Directive -> Every line with the word "bodies" in it should be extracted from the data that follows.
◇ ◇ ◇ ◇ ◇
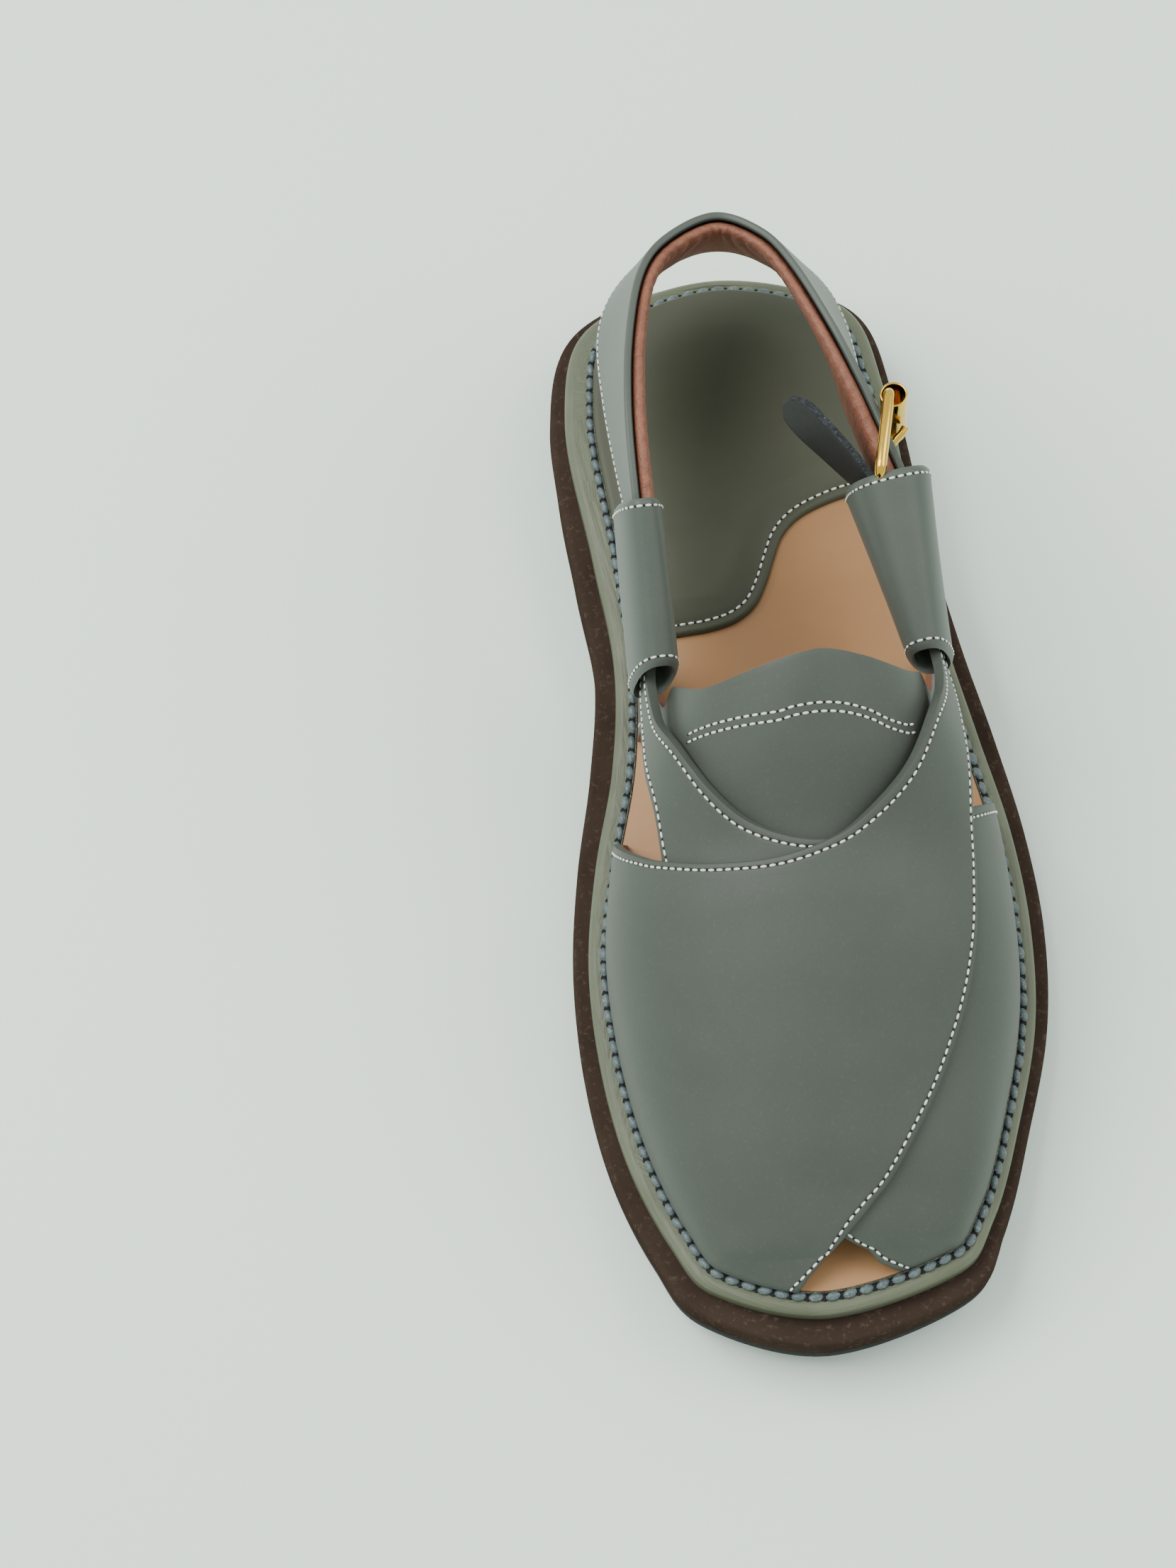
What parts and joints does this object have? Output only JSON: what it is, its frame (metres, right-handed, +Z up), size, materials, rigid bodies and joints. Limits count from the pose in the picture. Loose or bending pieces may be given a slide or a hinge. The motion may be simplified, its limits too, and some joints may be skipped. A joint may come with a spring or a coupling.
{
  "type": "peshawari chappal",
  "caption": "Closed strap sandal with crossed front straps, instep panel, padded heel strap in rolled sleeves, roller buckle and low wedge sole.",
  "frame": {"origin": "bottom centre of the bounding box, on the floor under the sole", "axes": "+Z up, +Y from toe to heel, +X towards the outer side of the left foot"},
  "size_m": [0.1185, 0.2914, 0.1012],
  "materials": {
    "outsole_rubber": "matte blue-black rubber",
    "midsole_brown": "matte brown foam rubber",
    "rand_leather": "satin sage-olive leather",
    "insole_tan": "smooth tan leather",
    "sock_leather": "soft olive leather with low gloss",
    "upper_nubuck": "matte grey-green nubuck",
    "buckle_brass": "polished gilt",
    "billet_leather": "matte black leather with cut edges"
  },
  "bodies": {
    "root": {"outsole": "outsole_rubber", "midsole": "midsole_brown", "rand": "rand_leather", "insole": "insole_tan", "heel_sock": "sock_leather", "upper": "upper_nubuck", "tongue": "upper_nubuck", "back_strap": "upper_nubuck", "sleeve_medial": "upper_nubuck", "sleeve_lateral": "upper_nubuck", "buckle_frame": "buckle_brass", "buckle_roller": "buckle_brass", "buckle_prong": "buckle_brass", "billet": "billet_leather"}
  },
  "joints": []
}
◇ ◇ ◇ ◇ ◇
Response to this exercise ->
What parts and joints does this object have? Output only JSON: what it is, its frame (metres, right-handed, +Z up), size, materials, rigid bodies and joints. Limits count from the pose in the picture. Loose or bending pieces may be given a slide or a hinge. The motion may be simplified, its limits too, and some joints may be skipped. A joint may come with a spring or a coupling.
  "bodies": {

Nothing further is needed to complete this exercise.